One of our previous study was conducted focusing on an enhancement in the nocturnal residual layer which was observed by the UAH RO3QET lidar from the late evening to midnight on 4 October 2008. The well-correlated O3, aerosol, water vapor, and wind structures suggested a low-level jet was responsible for this O3 enhancement. HYSPLIT backward trajectories supported this conclusion with southerly transport suggesting Birmingham, AL as the source. Correspondingly, the higher increasing rate of surface O3 observed on the morning of 5 October can be explained by the entrainment into the mixed layer of higher O3 aloft on this day as compared with 4 October. The mechanism contributing to the formation of this LLJ is likely the boundary layer forcing when the airflow near the top of the nocturnal boundary decouples from the surface friction especially under a stable atmosphere condition. This case study demonstrated the importance of continuous high-resolution lidar profiling for capturing short-duration O3 variations in the lower troposphere.

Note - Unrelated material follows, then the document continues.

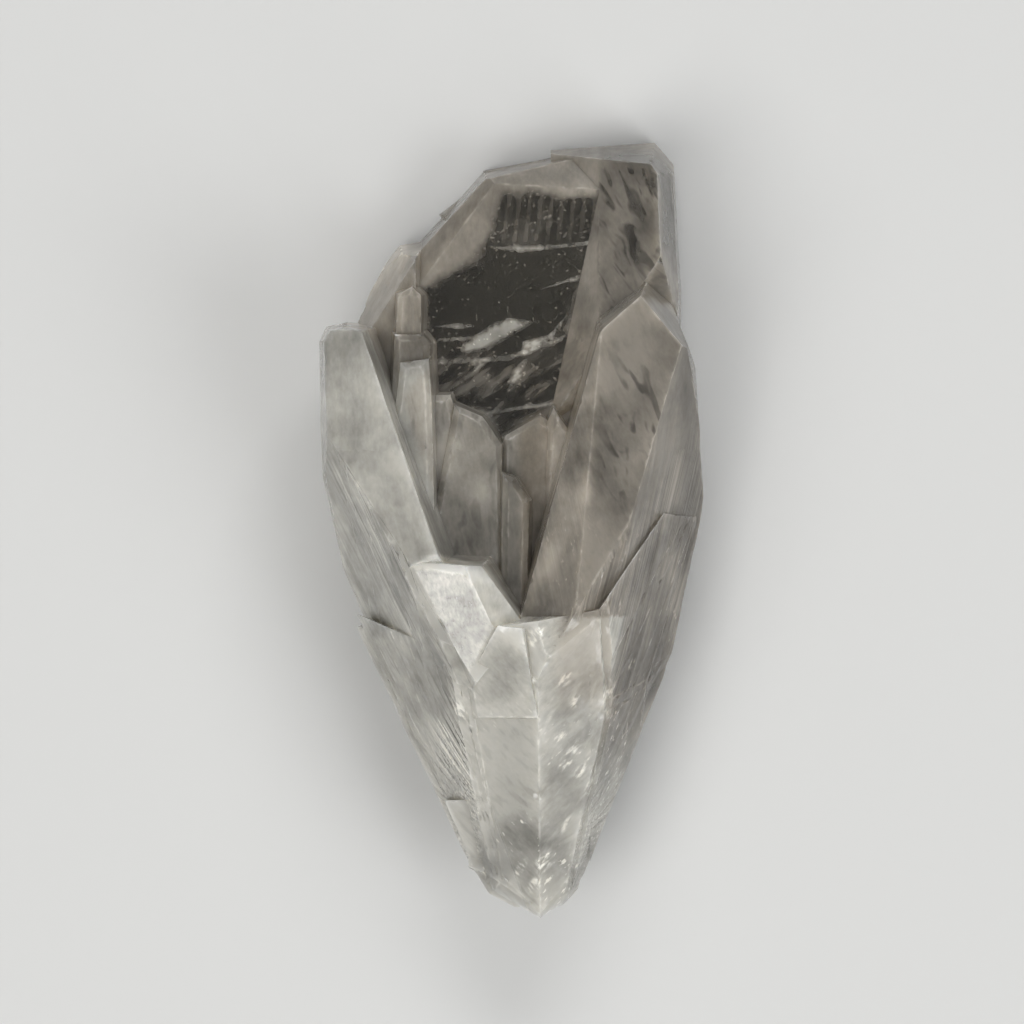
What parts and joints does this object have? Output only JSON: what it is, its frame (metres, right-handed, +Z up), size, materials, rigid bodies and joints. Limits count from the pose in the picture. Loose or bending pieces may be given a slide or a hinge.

STT, which hereafter refers to only downward motion of the stratosphere-to-troposphere exchange (STE), makes an important contribution (at least 10%) to the budget of tropospheric O3 although the debate about its quantitative significance continues. In North America, STT occurs mostly frequently in the midlatitudes between 40oN and 65oN, however, its impact is mostly confined to the subtropical lower troposphere (maximized at 30-40oN) due to quasi-isentropic descent. Deep STT events are often found in the midlatitude storm track regions associated with baroclinic activities, such as tropopause folding and cutoff cyclones, and account for ~15% of the total STT mass flux during winter. Most of the STT contributes to the tropospheric budget through a shallow and transient exchange. However, those deep STT events significantly change the oxidizing capacity of the troposphere and even enhance the surface maxima. In terms of the seasonal cycle, the maximum net downward cross tropopause transport of O3 occurs in spring despite the comparable net downward air mass flux in winter and spring. STT plays a considerably important role for the spring maximum of the background O3 in the North Hemisphere.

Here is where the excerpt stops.